PYDGRAPH_POD=$(kubectl get pods --namespace $CLIENT_NAMESPACE --output name)
kubectl exec -ti --container "pydgraph-client" --namespace $CLIENT_NAMESPACE ${PYDGRAPH_POD} -- bash
###################
# NOTE: this is run in the pydgraph-client container
########################
# verify HTTP doesn't work (these fail as expected)
curl --silent ${DGRAPH_ALPHA_SERVER}:8080/health
curl --silent ${DGRAPH_ALPHA_SERVER}:8080/state
# verify GRPC doesn't work (these will succeed, not expected)
grpcurl -plaintext -proto api.proto ${DGRAPH_ALPHA_SERVER}:9080 api.Dgraph/CheckVersion
# GRPC using python works as well, should not work:
python3 load_data.py --plaintext --alpha ${DGRAPH_ALPHA_SERVER}:9080 \
--files ./sw.nquads.rdf --schema ./sw.schema
Our gRPC support does not have feature parity with HTTP. The TrafficTarget objects do not effect gRPC traffic. This deserves an explanation in the documentation.
We chose this path, in part, to seemlessly adopt a specific gRPC SMI traffic spec as it was developed. See here. In lieu of SMI support, we will more clearly document the lack of gRPC support.
Note that according to the docs linked:
gRPC - there should be a gRPC-specific traffic spec. As part of the first version, this has been left out as HTTPRouteGroup can be used in the interim.
Thus the HTTPRouteGroup
could be used in the interim, but unfortunately with NSM's implementation, this is not supported. Given that adding an integrated ingress controller with kubernetes-ingress (aka NGINX+ and NGINX Ingress Controllers) requires that all services that need an ingress have to be a part of the mesh, this increases the attack surface unnecessarily.
Setting the NGINX SM to deny for the accessControlMode
config and using HTTPRouteGroup
to restrict traffic to sensitive services on the mesh, would be one way to mitigate such risk.

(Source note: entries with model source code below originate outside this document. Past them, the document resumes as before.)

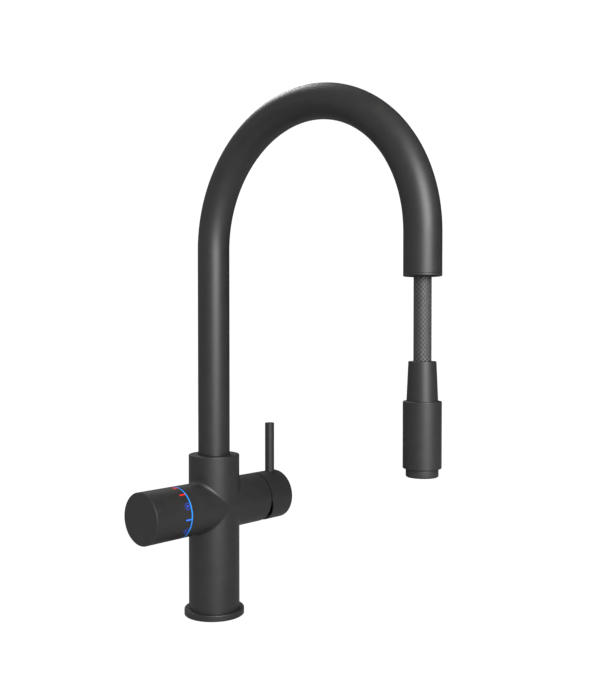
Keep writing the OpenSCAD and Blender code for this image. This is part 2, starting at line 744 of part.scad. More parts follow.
module arch(r) translate([0, -reach / 2, arch_z]) rotate([90, 0, 90])
    rotate_extrude(angle = 180) translate([reach / 2, 0]) circle(r = r);

module spout_tube() color([0.13, 0.13, 0.13]) difference() {
    swan_neck(spout_r, tube_bore_r, tube_z0, collar_top_z + fit_gap);
    // edge along the joint with the guide's collar
    on_outlet(collar_top_z + fit_gap - eps) turned([
        [spout_r - joint_edge, 0], [spout_r + over, 0], [spout_r + over, joint_edge + over]
    ]);
    // turned-down foot, which leaves a shadow line above the column
    translate([0, 0, tube_z0 - over])
        tube(spout_r + over, spout_r - spout_step, over + tube_seat + spout_step_h);
}

module spout_foot() color([0.72, 0.58, 0.3]) difference() {
    turned([
        [foot_bore_r, foot_z0], [foot_r, foot_z0],
        [foot_r, lower_ring_z], [ring_groove_r, lower_ring_z],
        [ring_groove_r, lower_ring_z + slide_ring_h], [foot_r, lower_ring_z + slide_ring_h],
        [foot_r, lower_seal_z], [seal_groove_r, lower_seal_z],
        [seal_groove_r, lower_seal_z + o_ring_groove_h], [foot_r, lower_seal_z + o_ring_groove_h],
        [foot_r, upper_seal_z], [seal_groove_r, upper_seal_z],
        [seal_groove_r, upper_seal_z + o_ring_groove_h], [foot_r, upper_seal_z + o_ring_groove_h],
        [foot_r, upper_ring_z], [ring_groove_r, upper_ring_z],
        [ring_groove_r, upper_ring_z + slide_ring_h], [foot_r, upper_ring_z + slide_ring_h],
        [foot_r, tube_z0], [tube_bore_r - fit_gap, tube_z0],
        [tube_bore_r - fit_gap, tube_z0 + foot_spigot], [foot_bore_r, tube_z0 + foot_spigot]
    ]);
    // slot in which the stop screw's tip runs, at the back
    rotate(90 - stop_slot_half) translate([0, 0, stop_slot_z])
        rotate_extrude(angle = 2 * stop_slot_half)
            translate([stop_slot_r, 0]) square([2 * stop_slot_depth, stop_slot_h]);
}

module slide_rings() color([0.9, 0.9, 0.86])
    for (z = [lower_ring_z, upper_ring_z]) translate([0, 0, z])
        tube(socket_r - fit_gap, ring_groove_r + fit_gap / 2, slide_ring_h);

module spout_o_rings() color([0.05, 0.05, 0.05])
    for (z = [lower_seal_z, upper_seal_z]) translate([0, 0, z + o_ring_groove_h / 2])
        rotate_extrude() translate([seal_groove_r + fit_gap + o_ring_d / 2, 0]) circle(d = o_ring_d);

// Guide in the outlet, in which the hose cone docks: its seat follows the docked cone, and its
// collar closes the spout's end
module outlet_guide() color([0.13, 0.13, 0.13]) on_outlet() difference() {
    turned([
        [0, outlet_z], [spout_r - outlet_chamfer, outlet_z], [spout_r, outlet_z + outlet_chamfer],
        [spout_r, collar_top_z - joint_edge], [spout_r - joint_edge, collar_top_z],
        [tube_bore_r - fit_gap, collar_top_z], [tube_bore_r - fit_gap, hose_top_z + guide_floor],
        [0, hose_top_z + guide_floor]
    ]);
    translate([0, 0, hose_top_z]) cylinder(r = hose_r + fit_gap, h = 2 * guide_floor);
    turned([
        [0, outlet_z - over], [guide_mouth_r, outlet_z - over],
        [guide_mouth_r, outlet_z + guide_lip_h],
        [cone_foot_d / 2 + body_gap, outlet_z + guide_lip_h + over],
        [cone_top_d / 2 + body_gap, hose_top_z - dock_gap],
        [cone_top_d / 2 + body_gap, hose_top_z + eps], [0, hose_top_z + eps]
    ]);
}

// ---------- hose ----------

// Hose inside the column and the spout, up to the outlet guide
module hose_inner() color([0.42, 0.42, 0.42])
    swan_neck(hose_r, hose_bore / 2, hose_foot_z, hose_top_z);

// Hose between the outlet guide and the ferrule
module hose_free() color([0.42, 0.42, 0.42])
    on_outlet(ferrule_top) tube(hose_r, hose_bore / 2, hose_top_z - ferrule_top);

// Ferrule crimped on the hose's end
module hose_ferrule() color([0.75, 0.75, 0.77]) on_outlet(nipple_z0 + nipple_flange_h) difference() {
    tube(ferrule_r, hose_bore / 2, ferrule_top - nipple_z0 - nipple_flange_h);
    for (k = [1:3]) translate([0, 0, crimp_pitch * k]) rotate_extrude()
        translate([ferrule_r + crimp_r / 2, 0]) circle(r = crimp_r, $fn = 24);
}

module hose_nipple() color([0.72, 0.58, 0.3]) on_outlet(nipple_z0) difference() {
    union() {
        cylinder(r = nipple_flange_r, h = nipple_flange_h);
        cylinder(r = hose_bore / 2 - fit_gap, h = nipple_len);
    }
    translate([0, 0, -over]) cylinder(r = hose_bore / 2 - nipple_wall, h = nipple_len + 2 * over);
}

// Boiling water line: a tube of its own inside the hose
module boiling_line() color([0.85, 0.83, 0.78])
    swan_neck(line_r, line_bore / 2, hose_foot_z, hose_top_z);

module boiling_line_free() color([0.85, 0.83, 0.78])
    on_outlet(ferrule_top) tube(line_r, line_bore / 2, hose_top_z - ferrule_top);

module boiling_line_end() color([0.85, 0.83, 0.78])
    on_outlet(nipple_z0) tube(line_r, line_bore / 2, ferrule_top - nipple_z0);

// ---------- spray head ----------

// Conical nut that holds the hose's end on the head, and docks in the outlet
module hose_cone() color([0.13, 0.13, 0.13]) on_outlet() difference() {
    turned(concat(
        [[0, head_top_z], [cone_foot_d / 2, head_top_z]],
        arc([cone_top_d / 2 - head_edge, cone_top_z - head_edge], head_edge, 0, 90, 4),
        [[0, cone_top_z]]
    ));
    translate([0, 0, nipple_z0]) cylinder(r = hose_r + body_gap + throat_play, h = cone_h);
    translate([0, 0, nipple_z0]) cylinder(r = ferrule_r + body_gap, h = ferrule_top - nipple_z0 + body_gap);
    translate([0, 0, head_top_z - over])
        cylinder(r = thread_r, h = nipple_z0 + nipple_flange_h + body_gap - head_top_z + over);
}

module hose_washer() color([0.05, 0.05, 0.05])
    on_outlet(spigot_top) tube(nipple_flange_r, core_bore_r, washer_h);

// Waterway through the head, with the thread that carries the cone
module head_core() color([0.85, 0.85, 0.82]) on_outlet() difference() {
    union() {
        translate([0, 0, head_top_z - head_deck_h])
            cylinder(r = thread_r - fit_gap, h = spigot_top - head_top_z + head_deck_h);
        translate([0, 0, head_foot_z + neck_thread_h])
            cylinder(r = core_wall_r, h = head_h - neck_thread_h - head_deck_h);
        translate([0, 0, head_top_z - 2 * head_deck_h]) cylinder(r = head_bore_r - fit_gap, h = head_deck_h);
    }
    translate([0, 0, head_foot_z]) cylinder(r = core_bore_r, h = head_h + cone_h);
    translate([0, 0, check_valve_z0]) cylinder(r = check_valve_r + fit_gap, h = head_h);
}

module check_valve() color([0.2, 0.35, 0.7]) on_outlet(check_valve_z0) difference() {
    cylinder(r = check_valve_r, h = check_valve_h);
    for (z = [-over, check_valve_h - check_valve_port_h]) translate([0, 0, z])
        cylinder(r = check_valve_port_r, h = check_valve_port_h + over);
}

module head_shell() color([0.13, 0.13, 0.13]) on_outlet() difference() {
    turned(concat(
        [[0, head_foot_z]],
        arc([head_r - shell_foot_edge, head_foot_z + shell_foot_edge], shell_foot_edge, -90, 0, 3),
        arc([head_r - head_edge, head_top_z - head_edge], head_edge, 0, 90, 4),
        [[0, head_top_z]]
    ));
    translate([0, 0, head_foot_z - over]) cylinder(r = head_bore_r, h = head_h + over - head_deck_h);
    translate([0, 0, head_foot_z]) cylinder(r = thread_r, h = 2 * head_h);
}

// Threaded neck below the shell, which carries the aerator ring
module nozzle_neck() color([0.13, 0.13, 0.13]) on_outlet() turned([
    [neck_bore_r, aerator_top + neck_taper_h], [aerator_bore_r, aerator_top + aerator_seal_h],
    [aerator_bore_r, aerator_foot_z + aerator_lip_h + fit_gap],
    [skirt_r, aerator_foot_z + aerator_lip_h + fit_gap], [skirt_r, neck_foot_z],
    [nozzle_r, neck_foot_z + neck_step], [nozzle_r, head_foot_z],
    [head_bore_r - fit_gap, head_foot_z + neck_step], [head_bore_r - fit_gap, head_foot_z + neck_thread_h],
    [neck_bore_r, head_foot_z + neck_thread_h]
]);

module aerator_seal() color([0.05, 0.05, 0.05])
    on_outlet(aerator_top) tube(aerator_r, aerator_r - aerator_seal_w, aerator_seal_h);

// Insert with a honeycomb of holes, in rings of 6, 12 and 18 about a middle one
module aerator() color([0.75, 0.75, 0.78]) on_outlet() difference() {
    translate([0, 0, aerator_foot_z + aerator_lip_h])
        cylinder(r = aerator_r, h = aerator_top - aerator_foot_z - aerator_lip_h);
    translate([0, 0, aerator_foot_z]) {
        cylinder(r = mesh_r, h = neck_h + aerator_top, $fn = 6);
        for (ring = [1:3], k = [0:6 * ring - 1]) rotate(60 / ring * k) translate([mesh_pitch * ring, 0, 0])
            cylinder(r = mesh_r, h = neck_h + aerator_top, $fn = 6);
    }
}

module aerator_ring() color([0.13, 0.13, 0.13]) on_outlet() turned(concat(
    [[aerator_lip_r, aerator_foot_z]],
    arc([nozzle_r - aerator_ring_edge, aerator_foot_z + aerator_ring_edge], aerator_ring_edge, -90, 0, 5),
    [[nozzle_r, neck_foot_z - edge], [nozzle_r - edge, neck_foot_z],
     [skirt_r + fit_gap, neck_foot_z], [skirt_r + fit_gap, aerator_foot_z + aerator_lip_h],
     [aerator_lip_r, aerator_foot_z + aerator_lip_h]]
));

column_body();
column_foot();
base_ring();
base_seal();
spout_stop_screw();
boil_valve();
boil_nut();
boil_disc_fixed();
boil_disc_turning();
boil_spindle();
knob_carrier();
knob_shell();
indicator_ring();
knob_grub_screw();
mixer_cartridge();
cartridge_nut();
port_seals();
mixer_disc_fixed();
mixer_disc_moving();
mixer_turret();
pivot_pin();
mixer_stem();
lever_cap();
lever_rod();
lever_grub_screw();
spout_tube();
spout_foot();
slide_rings();
spout_o_rings();
outlet_guide();
hose_inner();
hose_free();
hose_ferrule();
hose_nipple();
boiling_line();
boiling_line_free();
boiling_line_end();
hose_cone();
hose_washer();
head_core();
check_valve();
head_shell();
nozzle_neck();
aerator_seal();
aerator();
aerator_ring();
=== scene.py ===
"""Dresses the kitchen tap: camera, studio, finishes, braided hose and the printed marks of the boiling knob."""

import json
import math

import bpy
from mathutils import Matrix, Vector

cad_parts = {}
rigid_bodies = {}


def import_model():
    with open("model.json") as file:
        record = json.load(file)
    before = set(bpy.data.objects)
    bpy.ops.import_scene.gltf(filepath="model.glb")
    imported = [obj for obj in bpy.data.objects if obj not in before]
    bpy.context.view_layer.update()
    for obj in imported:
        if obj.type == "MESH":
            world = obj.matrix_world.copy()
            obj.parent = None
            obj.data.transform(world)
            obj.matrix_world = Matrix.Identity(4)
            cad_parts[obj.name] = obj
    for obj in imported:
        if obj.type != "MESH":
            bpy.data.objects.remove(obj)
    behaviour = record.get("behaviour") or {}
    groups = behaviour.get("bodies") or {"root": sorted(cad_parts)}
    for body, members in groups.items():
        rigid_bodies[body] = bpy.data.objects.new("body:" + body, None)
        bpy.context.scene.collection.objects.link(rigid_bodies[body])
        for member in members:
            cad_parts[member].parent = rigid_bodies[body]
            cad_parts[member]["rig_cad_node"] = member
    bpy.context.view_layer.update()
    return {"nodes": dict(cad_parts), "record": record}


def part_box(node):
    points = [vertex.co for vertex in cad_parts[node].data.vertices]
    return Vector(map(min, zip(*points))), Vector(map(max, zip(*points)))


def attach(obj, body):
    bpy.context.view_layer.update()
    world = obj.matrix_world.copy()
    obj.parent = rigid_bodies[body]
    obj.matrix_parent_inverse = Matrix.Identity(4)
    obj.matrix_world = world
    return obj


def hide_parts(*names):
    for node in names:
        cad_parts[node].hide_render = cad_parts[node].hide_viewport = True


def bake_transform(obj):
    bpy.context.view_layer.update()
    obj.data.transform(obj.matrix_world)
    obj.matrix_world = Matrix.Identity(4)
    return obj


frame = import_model()
nodes = frame["nodes"]
record = frame["record"]

MM = 0.001
WHITE = (1, 1, 1, 1)

# Places taken from the frame, in metres
KNOB_LOW, KNOB_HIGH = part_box("knob_shell")
VALVE_Z = (KNOB_LOW.z + KNOB_HIGH.z) / 2
KNOB_R = (KNOB_HIGH.y - KNOB_LOW.y) / 2
KNOB_MOUTH_X = KNOB_HIGH.x
HOSE_LOW, HOSE_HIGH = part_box("hose_free")
HOSE_R = (HOSE_HIGH.x - HOSE_LOW.x) / 2
HOSE_Y = (HOSE_LOW.y + HOSE_HIGH.y) / 2
RING_LOW, RING_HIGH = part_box("aerator_ring")


# ---------- objects ----------

def only(piece):
    """Selects this object alone and makes it active."""
    bpy.ops.object.select_all(action="DESELECT")
    piece.select_set(True)
    bpy.context.view_layer.objects.active = piece


def settle(piece):
    """Applies the object's place, turn and scale to its mesh."""
    only(piece)
    bpy.ops.object.transform_apply(location=True, rotation=True, scale=True)


def finish_modifiers(piece):
    """Applies the object's modifiers to its mesh."""
    only(piece)
    for modifier in list(piece.modifiers):
        bpy.ops.object.modifier_apply(modifier=modifier.name)


def face_outward(piece):
    """Turns all faces of closed shapes outward."""
    only(piece)
    bpy.ops.object.mode_set(mode="EDIT")
    bpy.ops.mesh.select_all(action="SELECT")
    bpy.ops.mesh.normals_make_consistent(inside=False)
    bpy.ops.object.mode_set(mode="OBJECT")


# ---------- shader nodes ----------

def set_inputs(node, **values):
    """Sets a node's inputs by their names, with _ in place of each space."""
    for name, value in values.items():
        node.inputs[name.replace("_", " ")].default_value = value


def new_node(tree, kind, **values):
    """Shader node of this kind, with its inputs set."""
    node = tree.nodes.new("ShaderNode" + kind)
    set_inputs(node, **values)
    return node


def step(tree, operation, a, b=None, clamp=False):
    """Math node on sockets or numbers."""
    node = new_node(tree, "Math")
    node.operation = operation
    node.use_clamp = clamp
    for index, value in enumerate((a, b)):
        if value is None:
            continue
        if isinstance(value, (int, float)):
            node.inputs[index].default_value = value
        else:
            tree.links.new(value, node.inputs[index])
    return node.outputs[0]


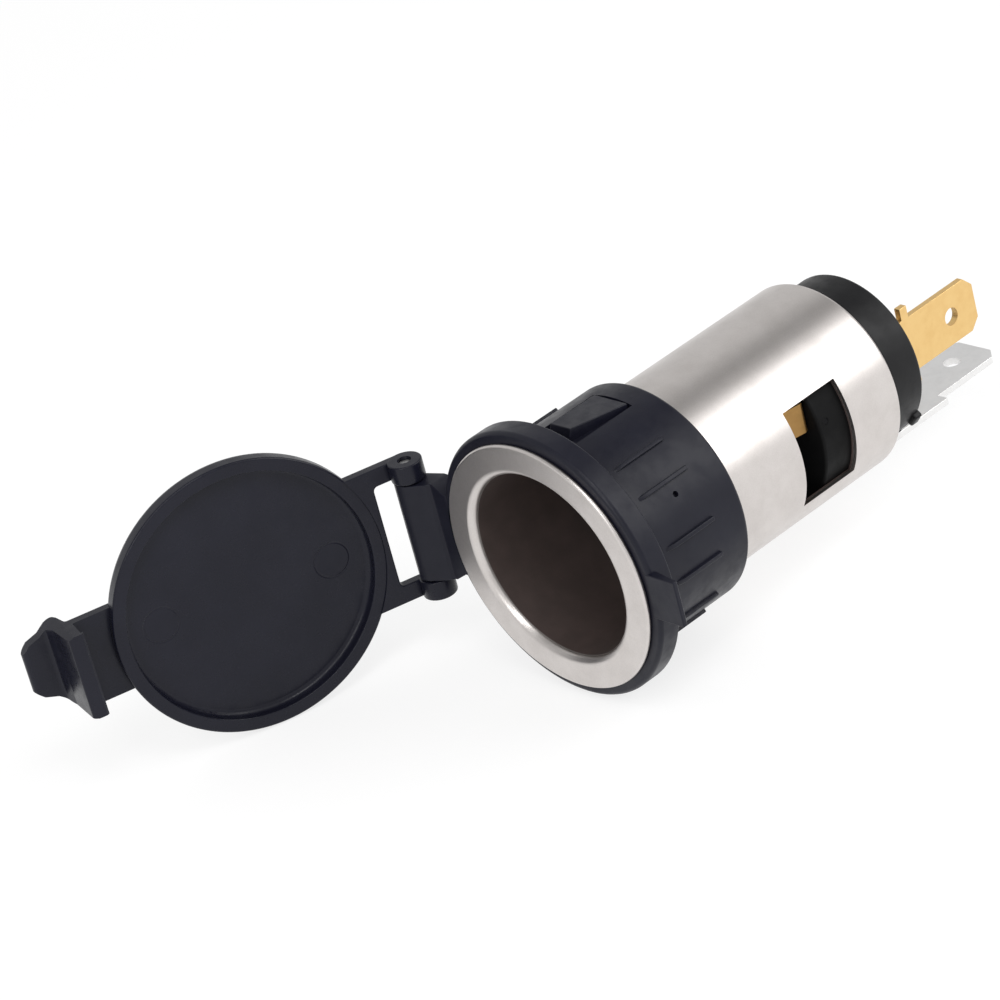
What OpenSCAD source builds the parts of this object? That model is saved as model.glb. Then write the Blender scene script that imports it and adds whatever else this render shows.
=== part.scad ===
// Twelve-volt socket for a vehicle dash or panel, with a hinged protective lid.
// The barrel lies along Y with its mouth towards -Y, the hinge pin stands along Z,
// and the origin is the centre of the bezel flange's rear face, which seats on the panel.

/* [Socket shell] */
// Inside diameter of the plug bore
bore_d = 21; // [19:0.1:23]
// Thickness of the drawn shell wall
shell_wall = 0.5; // [0.4:0.05:0.8]
// Depth of the clear plug bore behind the ring face
bore_depth = 25.6; // [23:0.1:25.8]
// How much smaller in radius the shell is where it grips the insulator
seat_step = 0.2; // [0.2:0.05:0.4]
// Diameter of the out-turned ring at the mouth
ring_d = 28; // [26:0.1:29]
// Thickness of the ring with its hemmed edge
ring_t = 0.6; // [0.5:0.05:1]
// Radius of the rolled lip between the bore and the ring
lip_r = 0.9; // [0.6:0.05:1.1]
// Length of the shell from the ring face to its rear edge
shell_len = 42; // [40:0.1:50]
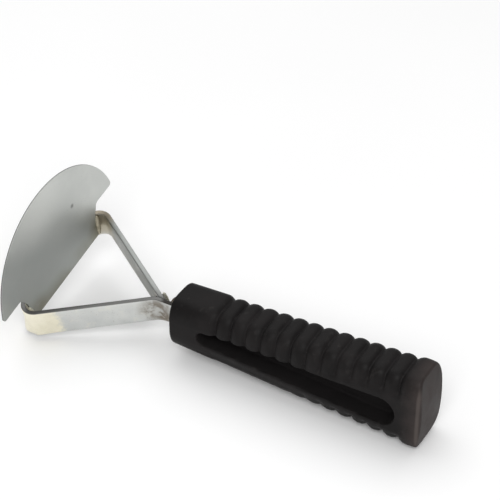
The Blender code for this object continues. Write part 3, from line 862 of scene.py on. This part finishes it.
def floor_material():
    shader = Shader("pale_floor")
    tone = shader.mix(shader.ramp(shader.noise(3.0, 2.0), 0.3, 0.7), *FLOOR)
    shader.finish(tone, 0.9, shader.bump(shader.noise(200), 0.1 * MM, 0.1), specular=0.1)
    return shader.material


# ---------------------------------------------------------------- stage


def make_floor():
    mesh = bpy.data.meshes.new("floor")
    shape = bmesh.new()
    bmesh.ops.create_grid(shape, x_segments=4, y_segments=4, size=6.0)
    shape.to_mesh(mesh)
    shape.free()
    floor = bpy.data.objects.new("floor", mesh)
    bpy.context.scene.collection.objects.link(floor)
    mesh.materials.append(floor_material())


def aim(item, target):
    item.rotation_euler = (Vector(target) - item.location).to_track_quat("-Z", "Y").to_euler()


def add_softbox(name, place, size, power):
    light = bpy.data.lights.new(name, "AREA")
    light.shape = "RECTANGLE"
    light.size, light.size_y = size
    light.energy = power
    item = bpy.data.objects.new(name, light)
    bpy.context.scene.collection.objects.link(item)
    item.location = place
    aim(item, LIGHT_TARGET)


def make_lights():
    world = bpy.data.worlds.new("studio")
    bpy.context.scene.world = world
    world.use_nodes = True
    background = world.node_tree.nodes["Background"]
    background.inputs["Color"].default_value = rgb(1.0, 1.0, 1.0)
    background.inputs["Strength"].default_value = WORLD_STRENGTH
    for softbox in SOFTBOXES:
        add_softbox(*softbox)


def make_camera():
    camera = bpy.data.cameras.new("camera")
    camera.lens = CAMERA_LENS
    camera.sensor_width = 36.0
    camera.clip_start = 0.01
    item = bpy.data.objects.new("camera", camera)
    bpy.context.scene.collection.objects.link(item)
    level = math.cos(CAMERA_ELEVATION)
    back = Vector(
        (math.sin(CAMERA_AZIMUTH) * level, -math.cos(CAMERA_AZIMUTH) * level, math.sin(CAMERA_ELEVATION))
    )
    target = TOOL @ CAMERA_AIM
    item.location = target + back * CAMERA_DISTANCE
    aim(item, target)
    bpy.context.scene.camera = item
    bpy.context.scene.view_settings.view_transform = "Standard"


make_camera()
make_lights()
make_floor()
make_blade(blade_material())
make_strap(strap_material())
make_tang(burnt_material("scaled_round_bar", *ROUND_BAR))
make_beads(
    burnt_material("bright_weld", *BRIGHT_WELD),
    burnt_material("heat_tinted_weld", *TINTED_WELD),
    burnt_material("burnt_weld", *BURNT_WELD),
)
make_grip(rubber_material())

However, given this feature does not actually work, at least with gRPC, the solution becomes difficult to recommend professionally in its current implementation. This especially affects backend databases like Dgraph that communicate in gRPC, but I imagine other microservices as well that more commonly communicate in gRPC for dramatic performance improvements. gRPC is extremely popular with microservices and distributed databases or other stateful services.
I would like to make this a feature request for gRPC, because without it, as using ingress controller forces NGINX to be requires putting everything on the mesh, so being able to lock this down would be nice. If the SMI will take to long to come out with the full spec (like 1+ year), then there needs to be something in the interim, e.g. GRPCRoute
, e.g. https://github.com/kubernetes-sigs/gateway-api/blob/main/site-src/geps/gep-1016.md, otherwise wait it is available officially if it will come out in the next few months.
Commenting to avoid auto bots closing issue.
SMI looks to be on hold until Gateway and SMI merge efforts. In the meantime, having some CRD (even if priority) would be ideal until SMI/GatewaySIG come up with solution. Other SM like Linkerd that intend to use the standard are doing this as far as I can tell, and will deprecate their proprietary CRDs once standard comes up with official CRD.